On 7 May 2022, and after more than 30 years of trade in the centre, Target closed its store to make way for the centre's $5.1 million redevelopment. This redevelopment will include a large French sports megastore Decathlon and new stores in the former Target tenancy. The development will also include facade amendments, including signage, a new entry and a rooftop mechanical deck. Sixteen parking spaces on the rooftop level which features the current Big W and Target entrances were removed.

==Tenants==
Erina Fair has 113,643m² of floor space. The major retailers include Myer, Big W, Kmart, Aldi, Coles, Harris Farm Markets, Woolworths, Cotton On, H&M, Uniqlo, JB Hi-Fi, The Good Guys, Rebel, Intencity, Erina Ice Arena and Hoyts Cinema.

==Transport==
Erina Fair has bus connections to The Entrance, The Entrance North, Ettalong Beach, Gosford, Matcham, North Avoca, Saratoga, Terrigal, Woy Woy and Wyong, as well as local surrounding suburbs. It is served by Busways and Red Bus CDC NSW. The majority of its bus services are located on Terrigal Drive, Karalta Road and as well as the bus stop inside the centre.

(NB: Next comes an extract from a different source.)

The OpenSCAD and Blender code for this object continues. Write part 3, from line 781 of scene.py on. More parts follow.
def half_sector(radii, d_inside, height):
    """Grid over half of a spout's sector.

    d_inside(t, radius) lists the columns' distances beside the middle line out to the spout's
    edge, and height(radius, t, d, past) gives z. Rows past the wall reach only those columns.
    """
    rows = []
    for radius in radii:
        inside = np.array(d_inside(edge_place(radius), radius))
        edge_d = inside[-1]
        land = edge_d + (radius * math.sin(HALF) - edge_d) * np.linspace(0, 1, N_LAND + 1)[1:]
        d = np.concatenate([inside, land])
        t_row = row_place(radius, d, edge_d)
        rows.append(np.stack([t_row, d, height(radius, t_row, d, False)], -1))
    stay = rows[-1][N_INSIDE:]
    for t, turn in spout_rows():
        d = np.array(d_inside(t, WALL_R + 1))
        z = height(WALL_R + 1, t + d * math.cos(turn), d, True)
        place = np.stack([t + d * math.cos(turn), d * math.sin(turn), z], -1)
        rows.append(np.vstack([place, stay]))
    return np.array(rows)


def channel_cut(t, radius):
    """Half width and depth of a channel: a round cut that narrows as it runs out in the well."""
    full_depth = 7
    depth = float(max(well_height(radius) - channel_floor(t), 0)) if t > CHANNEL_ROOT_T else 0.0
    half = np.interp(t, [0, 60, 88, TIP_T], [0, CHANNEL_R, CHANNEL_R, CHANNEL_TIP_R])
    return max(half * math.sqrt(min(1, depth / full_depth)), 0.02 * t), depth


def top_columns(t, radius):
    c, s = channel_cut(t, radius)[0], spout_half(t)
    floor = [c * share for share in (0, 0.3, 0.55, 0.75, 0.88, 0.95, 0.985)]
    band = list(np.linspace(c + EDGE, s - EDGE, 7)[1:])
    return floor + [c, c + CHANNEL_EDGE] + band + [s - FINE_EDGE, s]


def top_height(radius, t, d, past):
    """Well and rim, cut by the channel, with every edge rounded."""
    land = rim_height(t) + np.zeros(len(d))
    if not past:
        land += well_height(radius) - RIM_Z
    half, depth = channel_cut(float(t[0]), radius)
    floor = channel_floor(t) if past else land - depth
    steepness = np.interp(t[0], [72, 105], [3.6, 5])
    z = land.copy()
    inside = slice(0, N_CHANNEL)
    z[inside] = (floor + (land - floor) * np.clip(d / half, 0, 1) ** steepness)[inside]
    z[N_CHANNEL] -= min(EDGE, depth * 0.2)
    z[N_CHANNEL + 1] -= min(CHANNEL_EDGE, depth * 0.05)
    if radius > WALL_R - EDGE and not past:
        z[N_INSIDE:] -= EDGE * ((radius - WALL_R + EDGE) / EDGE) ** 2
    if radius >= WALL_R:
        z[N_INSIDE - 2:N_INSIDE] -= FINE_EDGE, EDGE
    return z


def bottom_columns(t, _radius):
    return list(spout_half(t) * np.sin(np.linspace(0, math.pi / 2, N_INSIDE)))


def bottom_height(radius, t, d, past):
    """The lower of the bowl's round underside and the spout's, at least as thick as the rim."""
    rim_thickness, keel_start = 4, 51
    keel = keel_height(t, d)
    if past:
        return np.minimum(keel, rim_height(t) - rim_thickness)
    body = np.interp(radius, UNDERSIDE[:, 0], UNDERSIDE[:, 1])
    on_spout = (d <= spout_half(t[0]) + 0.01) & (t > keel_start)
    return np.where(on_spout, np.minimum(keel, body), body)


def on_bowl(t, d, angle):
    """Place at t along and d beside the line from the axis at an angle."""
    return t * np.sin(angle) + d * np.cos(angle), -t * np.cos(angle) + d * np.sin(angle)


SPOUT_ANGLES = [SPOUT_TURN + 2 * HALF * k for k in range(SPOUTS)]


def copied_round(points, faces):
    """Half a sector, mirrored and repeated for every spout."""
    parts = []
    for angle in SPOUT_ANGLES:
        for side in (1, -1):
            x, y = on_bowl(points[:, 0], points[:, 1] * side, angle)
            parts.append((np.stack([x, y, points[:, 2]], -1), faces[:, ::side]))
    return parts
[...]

Erina Fair has multi level car parks with 4,528 spaces.

==Incidents==
- On 4 May 2017, security was called to a sports store around 8:30pm after reports of an altercation between a group of people. Police were called and attended the scene and commenced investigations. They were told that during the altercation, one of the men produced a knife. No one was injured during the incident.
- On 5 May 2020, a 20-year-old man sitting in his car ground floor car park was approached by a group of teenage boys. The group of teenagers started yelling at the man, before one of the boys jumped on the bonnet of the car and kicked the windscreen and another on spat on the car window. When the group left, the man drove out of the car park and contacted security.